Some researchers identify some naivety in the Guidelines regarding the good will of the states and of investors, and the skewed balance of power in relations among the state, investors and the population. They also adopt a simplistic view of customary laws on land and other natural resources that can sometimes be very complex in reality, and they do not take into account local level power structures. These researchers propose a moratorium on the acquisition of land so as to have the time to design and implement a strategy to effectively protect customary rights.

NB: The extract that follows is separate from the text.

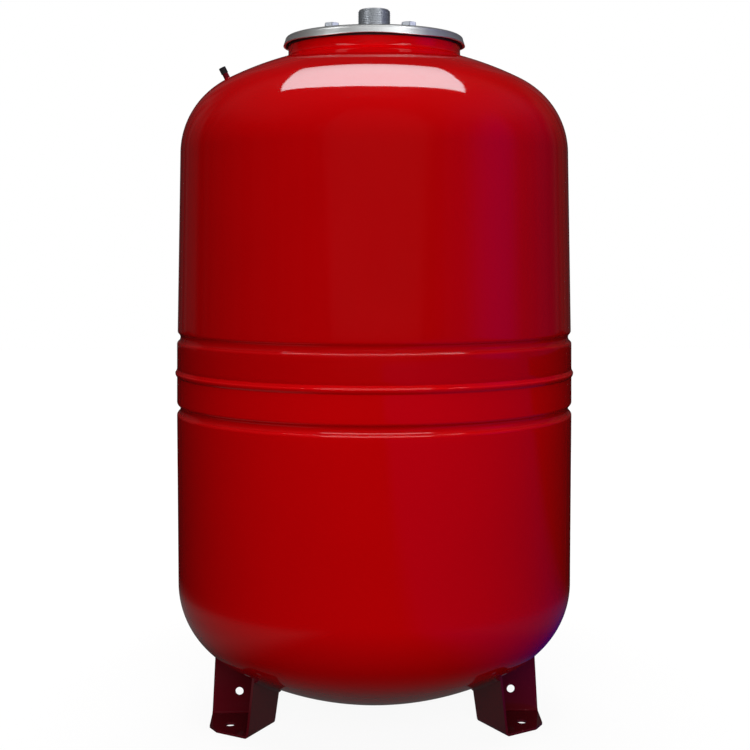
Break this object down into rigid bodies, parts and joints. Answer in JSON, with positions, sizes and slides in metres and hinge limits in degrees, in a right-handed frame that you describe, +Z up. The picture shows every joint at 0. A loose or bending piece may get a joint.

One possibility that could protect the interests of local communities and associate them fully with the investment and its possible benefits, could also be to oblige investors to work with communities through joint venture agreements that would be based on the provision of capital and technologies by the investors, on the one hand, and the provision of land and labour by the communities (without any transfer of the land rights or even leasing of the land to the investors). Standard agreements that would protect the interests of all partners should be developed in each country so that they fit with local conditions. But in this case, too, there is a need for time to develop satisfactory models and for lengthy negotiations entailing all required precautions to ensure that the point of view of the communities is fully taken into account. In the meantime, all new acquisition agreements should be suspended.